【チャンピオンズC】ノットゥルノ95点 村神様の向こうを張る筋肉量とヤングパワーで有力候補

2022年11月29日 05:30

ノットゥルノ 

 ダート界の「村神様」だ。鈴木康弘元調教師(78)がG1有力候補の馬体を診断する「達眼」。第23回チャンピオンズC(12月4日、中京)では昨年の優勝馬テーオーケインズと共にノットゥルノをトップ指名した。達眼が捉えたのは史上最年少(22歳)で3冠王に輝いたヤクルト・村上宗隆選手の向こうを張る圧倒的な筋肉量。「2022ユーキャン新語・流行語大賞」にノミネートされた野球関連の候補になぞらえながら馬体を解説する。

 今年最も話題となった言葉を選ぶ「2022ユーキャン新語・流行語大賞」の候補30語が発表されました。今年のノミネートでは野球関連が6語で最多。大賞とトップ10はあさって(12月1日)発表されますが、大賞候補に挙がっているのが「村神様」。
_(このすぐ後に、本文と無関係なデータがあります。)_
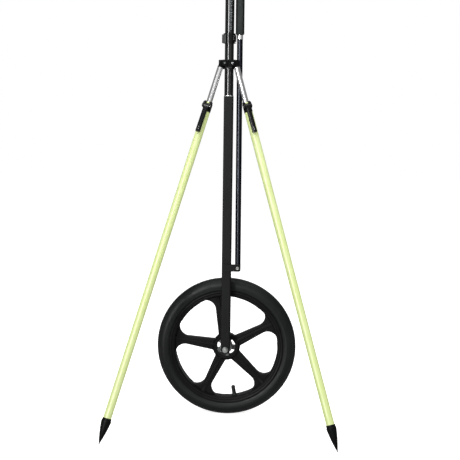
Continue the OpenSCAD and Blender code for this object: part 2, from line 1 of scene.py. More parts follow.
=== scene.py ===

今年、日本人選手最多のシーズン56本塁打を放った村上宗隆選手のニックネームです。

 同じく大賞候補になっている親会社の乳酸菌飲料「ヤクルト1000」を飲んで睡眠の質が良くなったかどうかは「知らんけど」、その肉体は凄い。ボディービル選手権に出場しても球界屈指の筋肉量でMVPを獲れるのではないか。

 ダート界屈指の筋肉量といえば、3歳馬ノットゥルノと5歳馬サンライズホープ。中でも人間の20代前半に相当する3歳の晩秋を迎えたノットゥルノは伸び盛りという点でも村神様をイメージさせます。大きい顔が小顔に見えるほど肩の筋肉が分厚い。成長のバロメーターであるキ甲(首と背中の間の膨らみ)はまだ抜けていないため尻よりも低い位置にあります。キ甲が成長すれば、連動して分厚い肩はもっと発達してくる。

 ダート馬には後肢より前肢が目立つ体形が多いのですが、馬の村神様はトモ(後肢)の筋肉も立派。驚異の肩と釣り合いが取れたトモのパワーを大きな飛節が逃さず推進力に変えています。「ヤー!パワー!」。流行語大賞にノミネートされた筋肉芸人なかやまきんに君の決めゼリフを口にしたくなる後肢パワーです。ダート馬としてはつなぎが長め。クッション性が高いので脚抜きのいい道悪の砂にも対応できるでしょう。四肢の腱がしっかり浮き出た丈夫な脚。加減せずに調教できます。

 3歳馬だけに顔つきには少し幼さが残っている。歴戦の古馬らしい厳しい顔つきのテーオーケインズ、サンライズホープから見れば、高校生みたいな童顔。「青春って、凄く密なので」。夏の甲子園を制した仙台育英監督にエールを送られた高校球児のような顔です。それでも、目と耳を前方の一点に向けて集中力を示している。

 流行語大賞の発表から3日後にはダート大賞も決定します。ノットゥルノ様も村神様の向こうを張る筋肉量とヤングパワーで有力候補に躍り出ました。 (NHK解説者)

 ◇鈴木 康弘(すずき・やすひろ)1944年(昭19)4月19日生まれ、東京都出身の78歳。早大卒。69年、父・鈴木勝太郎厩舎で調教助手。70~72年、英国に厩舎留学。76年に調教師免許取得、東京競馬場で開業。94~04年に日本調教師会会長を務めた。JRA通算795勝、重賞はダイナフェアリー、ユキノサンライズ、ペインテドブラックなど27勝。19年春、厩舎関係者5人目となる旭日章を受章。